The same problem pervades this show, and that’s bad news for a pilot. Television is a character-driven medium, heavily reliant on the audience’s investment in the show. That’s why we are used to pilot episodes that are short on plot but long on back-story—we need to have a reason to come back next week. Maybe the producers looked at Lost and saw the pretty, flashy bits—the flashbacks, the sense of confusion, the lurking suspicion that there were paranormal or at least science-fictional reasons for what was happening. If that’s what they did, then I have to say that they failed to pick up on the reason Lost, and earlier shows like 24 and The X-Files, succeeded so well—they had characters we cared about from the very beginning. If we were confused by the timing of 24, or the flashbacks of Lost, or the weird and unbelievable things on The X-Files, we at least could hold firmly to Jack Bauer or Jack Shephard or Fox Mulder. In The Event, we have nobody. We are confronted with a confused, time-juggled mess, with no central concern or driving sense of order.

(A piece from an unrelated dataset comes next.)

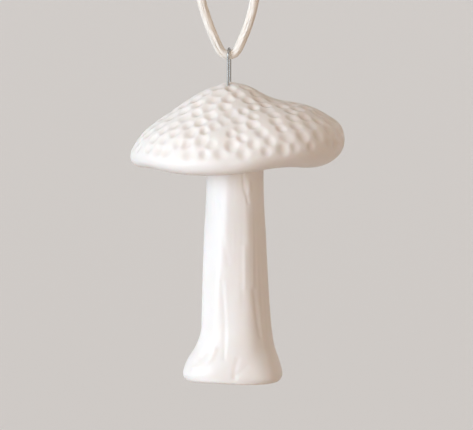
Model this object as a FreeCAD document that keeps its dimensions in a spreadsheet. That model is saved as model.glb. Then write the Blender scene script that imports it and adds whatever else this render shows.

The character we see most of is Sean Walker (Jason Ritter, Parenthood). He’s a likeable young man, not really very grown up. We see him at various stages—awkwardly asking his girlfriend’s father (Scott Patterson, 90210) for her hand in marriage, then trying to propose in a tropical setting, or fending off the advances of a chance acquaintance on the ship. He comes across as slightly dim, but good-hearted. Then his girlfriend disappears in an all-too-familiar scenario (what? No one has ever heard of or seen her? Didn’t we see this movie?), and he completely loses his mind. When confronted with a mystery, he raves, he screams, he fights with security people. He makes scenes, he makes trouble. Finally, he takes a gun on board an airliner and tries to take over the airplane in mid-flight. Confronted by an air marshal, he yells, “This is not what it looks like!” Dude, this is exactly what it looks like—an armed hijacking. Am I really supposed to sympathize, to root for this idiot?
I was lucky to tease that much coherence out of this storyline. As I mentioned, the narrative line of this story was as scrambled as this morning’s eggs. This approach can work—it worked in Lost, in Memento—but it takes a sure hand with narrative and a strong central character the audience can focus on. Just as I was orienting myself in a scene, however, it would cut to something else “thirteen weeks earlier” or some such. As soon as I thought I had figured out who was who, we cut to some stranger in a scene on the other side of the globe, doing something unexplained and mysterious. A little of this goes a long way—even Lost confined itself to a couple of flashbacks per episode. The Event seems to be built out of disconnected scenes, as if someone took the 3 x 5 index cards off the storyboard in the writers’ room and shuffled them at random. The result is neither consistent nor pretty. The only thing that kept me watching was my desire to see if all of this would come together at the end.
It sort of did. The plotlines sort of converge on a press conference the President is holding, in which he is going to make an announcement about “The Event”, whatever this is, while backed up by Laura Innes (ER) character Sophia, who seems to be a trusted advisor—in manacles. The aforementioned airliner, now under the control of Sean Walker’s would-be father-in-law, dives towards the press conference, but everything on the ground seems to be shaking, whirling, coming apart. In a final blazing moment, the plane simply disappears into a ball of light. My money says it reappears over the Pacific, breaking up over a deserted island with a smoke monster.
Hyped for weeks, The Event scored 11 million viewers on its maiden voyage. The network still came in third. Watching this show will require concentration akin to a final exam in calculus, with rigid attention to every detail. I don’t know if many viewers are willing to invest that kind of time. Obviously, millions were willing to give it a go with Lost, and NBC is hoping that kind of lightning will strike. Frankly, I don’t know if I’ll be sticking around to find out. I can follow this story—if I work at it. I can figure out the characters and their relationships—if I care to. The trouble is, no one has given me a reason to care. The only real draw so far is an intellectual one—what swallowed up the plane? But that’s only going to draw me in if I care what happened to the people on it, and so far this show has given me no reason to do so.